How extract number of DNI with Google Cloud Vision
Recently I started to investigate a little Artificial intelligence, I specifically need a tool that would allow me extract text from images because it would serve me for a project that I am doing… And since San Google has everything I found Google Cloud Vision.
Google Cloud Vision in short, it is a service that Google provide to developers and companies for image recognition.

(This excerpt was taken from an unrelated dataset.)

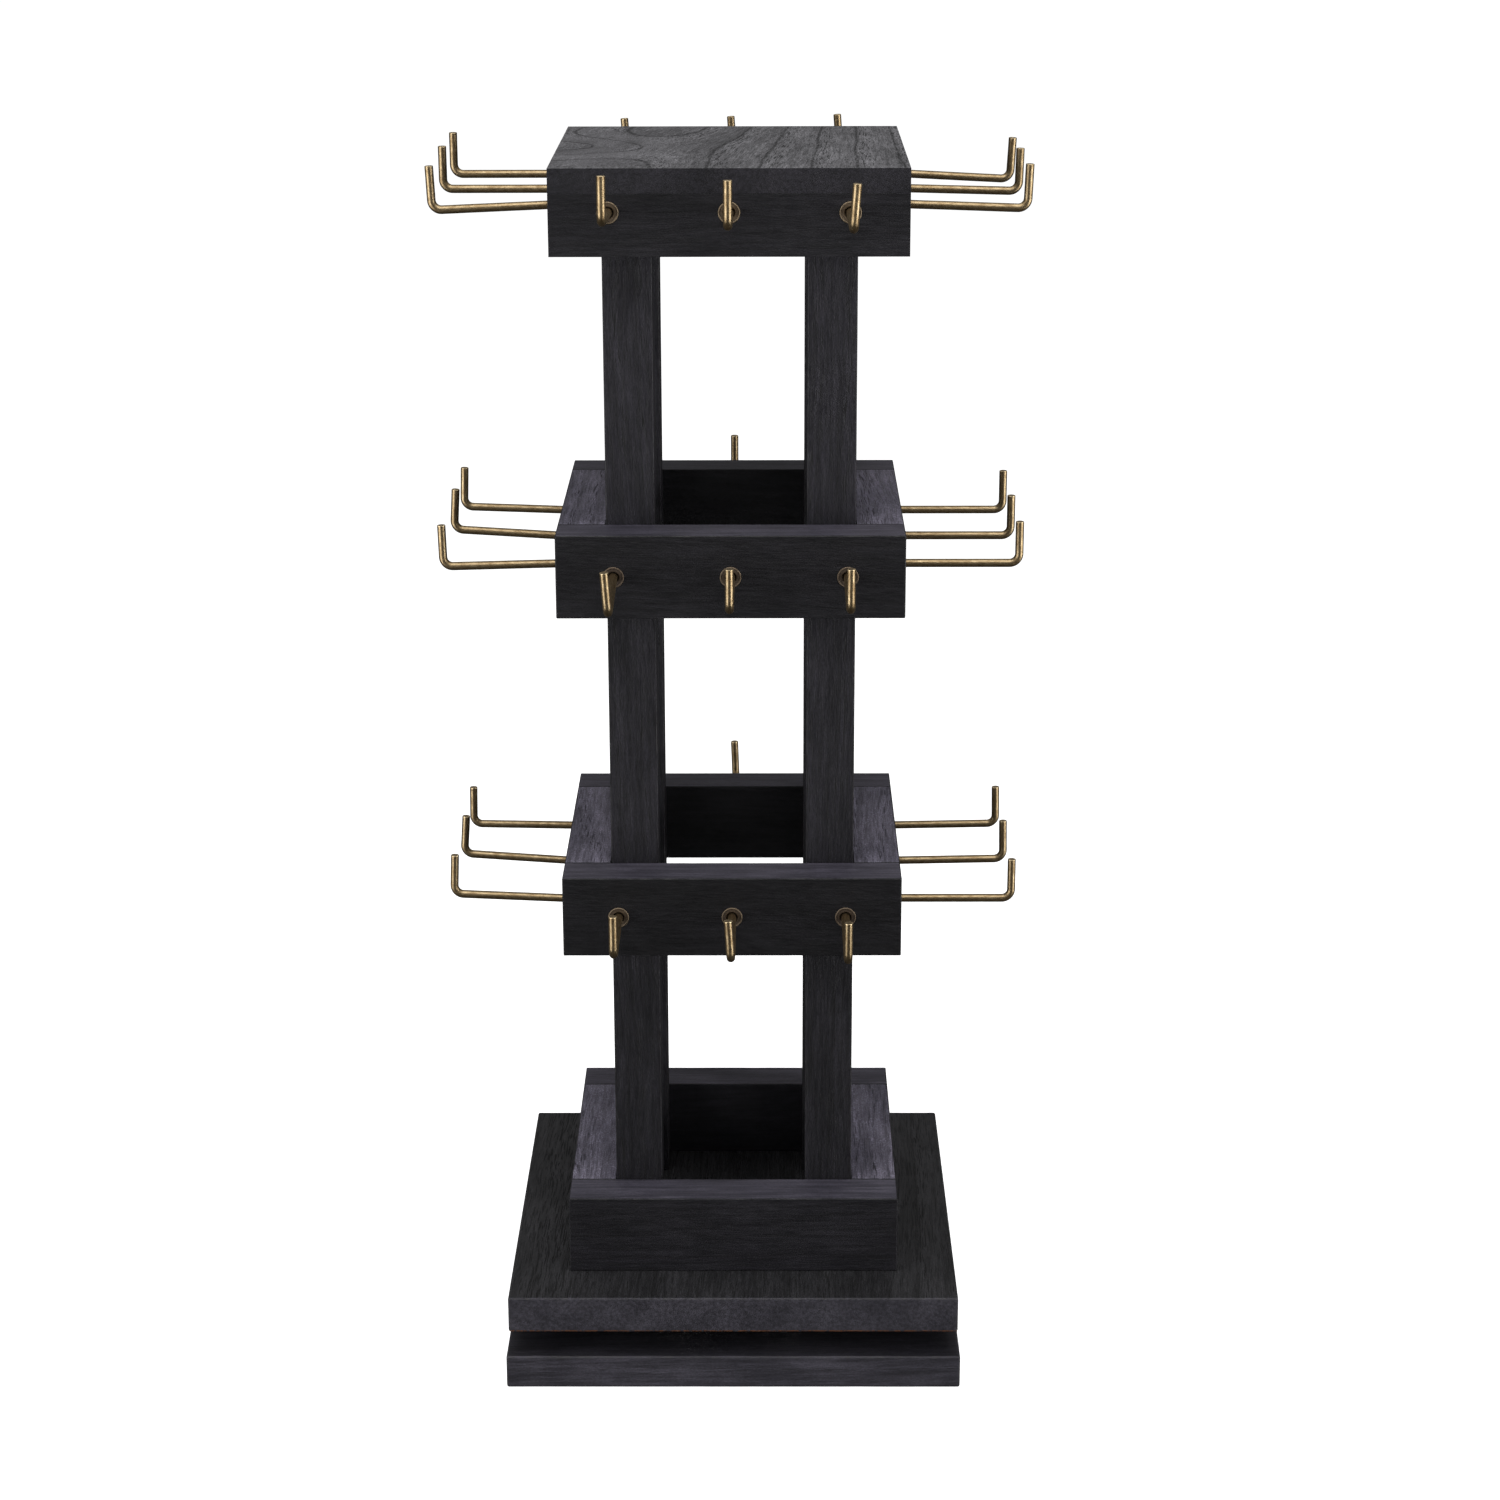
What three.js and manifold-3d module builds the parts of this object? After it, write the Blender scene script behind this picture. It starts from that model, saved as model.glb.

This service allows to recognize and extract texts from images, detect inappropriate content, facial detdction and identfication of logos in a image.
Let´s do it
In order to work with Python without having to configure everything from scratch, I made use of the service that Google also provides, Colaboratory… I will write about this service in another post :D.
Well… what we came to
- Install the package Google Cloud Vision
pip install google-cloud-vision
2. Import the libraries
#import api Google Cloud Vision
from google.cloud import vision#to acces funcionalities of SO
#and authenticate with Google api
import os# Use regular expresion
import re
3. Authenticate
os.environ['GOOGLE_APPLICATION_CREDENTIALS'] = '/content/vision_key.json'
The file vision_key.json generated when you create a project in Google Cloud
4. Using the library
vision_client = vision.ImageAnnotatorClient()
image = vision.Image()
5. Get the image to process
IMAGE_URI = 'path-image-to-proccess'
image.source.image_uri = IMAGE_URI
6. Proccesing image to detect text
response = vision_client.text_detection(image=image)
response
The answer has lot of content, but what interests us is the description…
text = response.text_annotations[0].description
print(text)
7. Extract the number of DNI
To extract only the DNI we can use regular expressions..
dni = re.findall('[0-9]{8}', text)
print (dni)
In conclusion, this tool is extremely simple to use… at least what I’m working for.